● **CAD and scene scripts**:
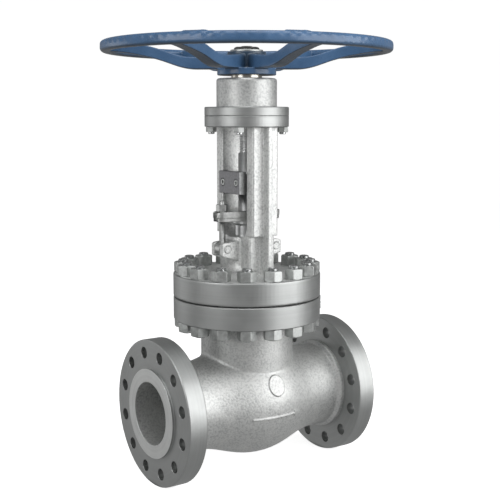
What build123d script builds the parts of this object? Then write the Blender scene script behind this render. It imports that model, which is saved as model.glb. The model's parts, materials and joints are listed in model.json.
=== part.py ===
"""Flanged globe valve, NPS 6 Class 600, with a bolted bonnet, outside screw and yoke, and a handwheel.

Millimetres. The pipe runs along X with the inlet at -X, the stem stands along +Z, and the origin
is where the pipe axis crosses the stem axis. The valve is modelled closed.
"""

from build123d import *
import math
import os

os.makedirs("parts", exist_ok=True)

# ---------------------------------------------------------------- driving dimensions
FACE_TO_FACE = 559.0
PIPE_BORE_R = 76.2
END_FLANGE_R = 177.8
END_FLANGE_THICK = 47.7
FLANGE_EDGE = 2.0
RAISED_FACE_R = 107.95
RAISED_FACE_H = 6.4
END_BOLT_CIRCLE_R = 146.05
END_BOLT_HOLE_R = 14.3
END_BOLT_COUNT = 12

BARREL_R = 142.0
BARREL_HALF_LENGTH = 178.0
HUB_R = 107.0
HUB_STEP_R = 115.0
HUB_STEP_W = 9.0
WALL = 25.0
NECK_R = 115.5
NECK_BORE_R = 95.0
SADDLE_FILLET = 12.0
NECK_ROOT_FILLET = 5.0

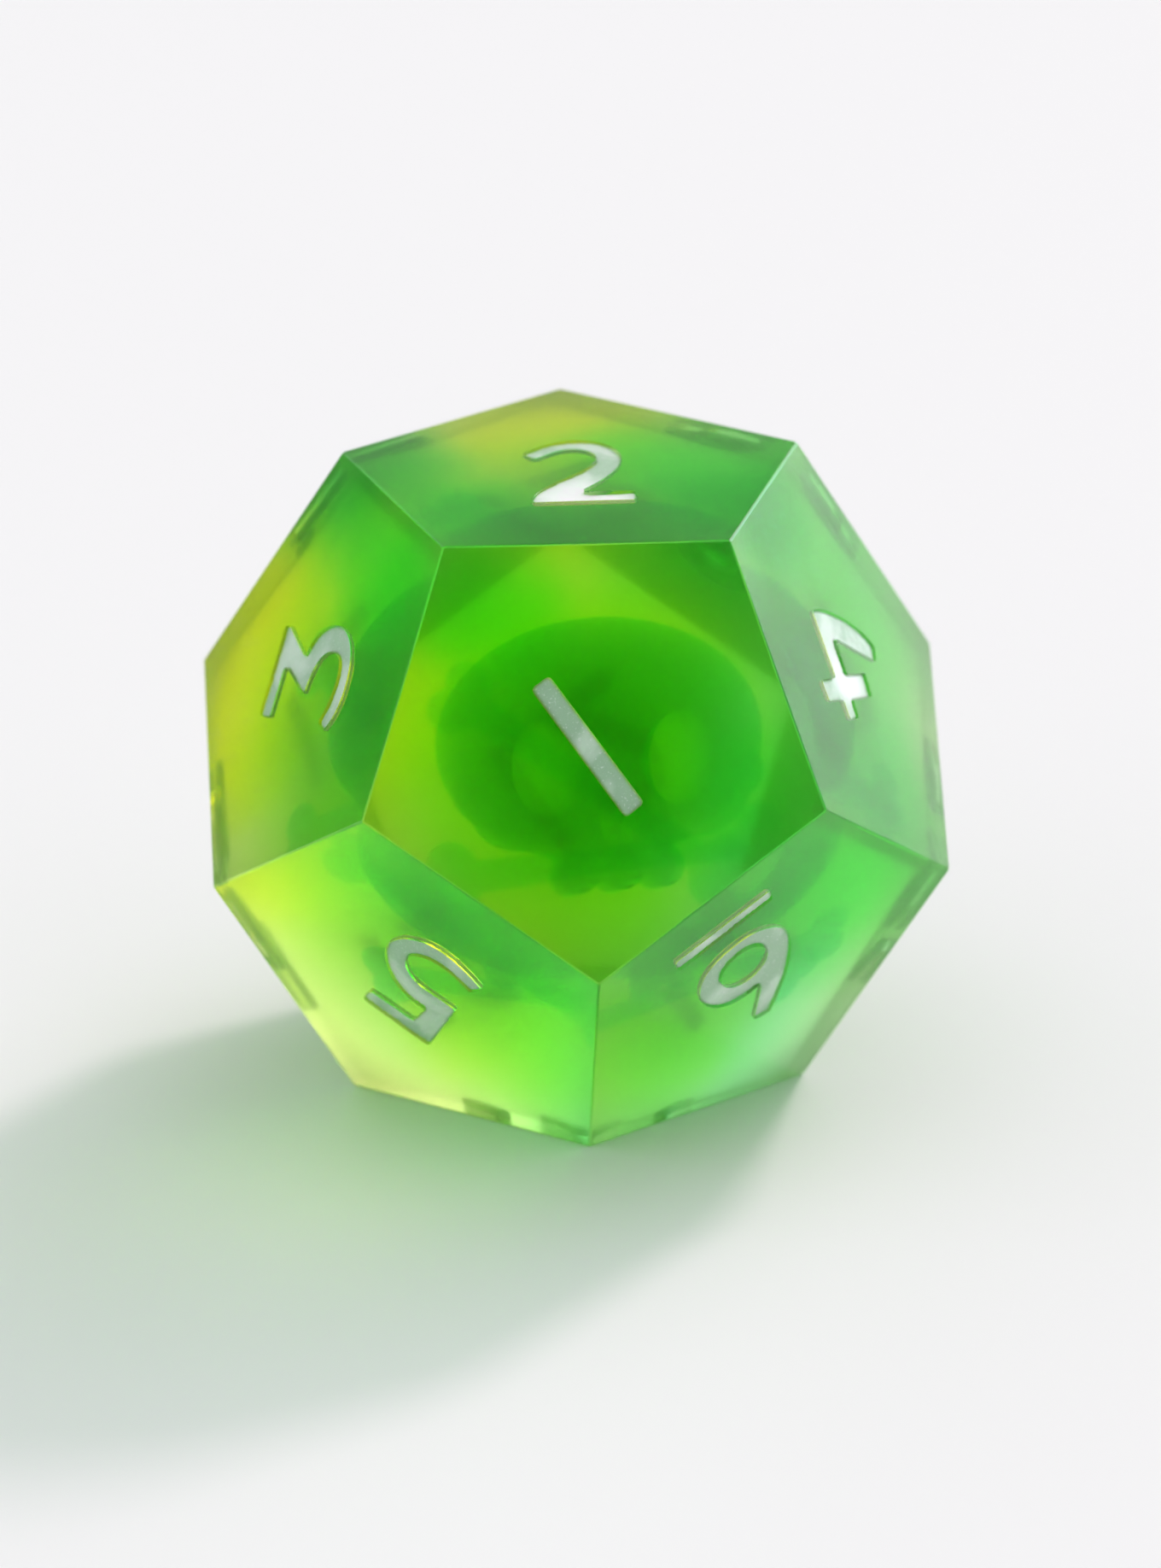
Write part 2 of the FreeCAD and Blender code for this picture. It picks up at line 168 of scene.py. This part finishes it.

● **Description of the task**: Exactly repeat the lines above, from the opening line through the one with "END_BOLT_COUNT = 12", and include nothing else.

● **Exercise response**:
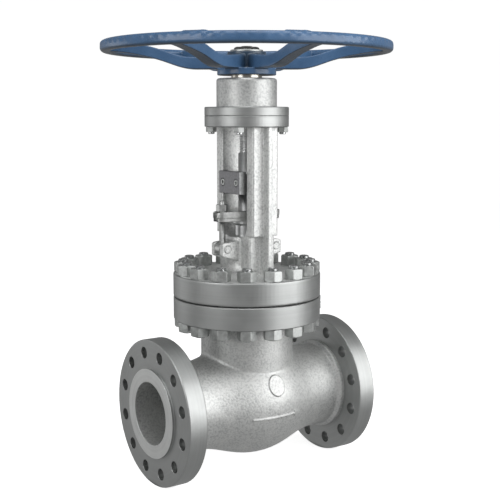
What build123d script builds the parts of this object? Then write the Blender scene script behind this render. It imports that model, which is saved as model.glb. The model's parts, materials and joints are listed in model.json.
=== part.py ===
"""Flanged globe valve, NPS 6 Class 600, with a bolted bonnet, outside screw and yoke, and a handwheel.

Millimetres. The pipe runs along X with the inlet at -X, the stem stands along +Z, and the origin
is where the pipe axis crosses the stem axis. The valve is modelled closed.
"""

from build123d import *
import math
import os

os.makedirs("parts", exist_ok=True)

# ---------------------------------------------------------------- driving dimensions
FACE_TO_FACE = 559.0
PIPE_BORE_R = 76.2
END_FLANGE_R = 177.8
END_FLANGE_THICK = 47.7
FLANGE_EDGE = 2.0
RAISED_FACE_R = 107.95
RAISED_FACE_H = 6.4
END_BOLT_CIRCLE_R = 146.05
END_BOLT_HOLE_R = 14.3
END_BOLT_COUNT = 12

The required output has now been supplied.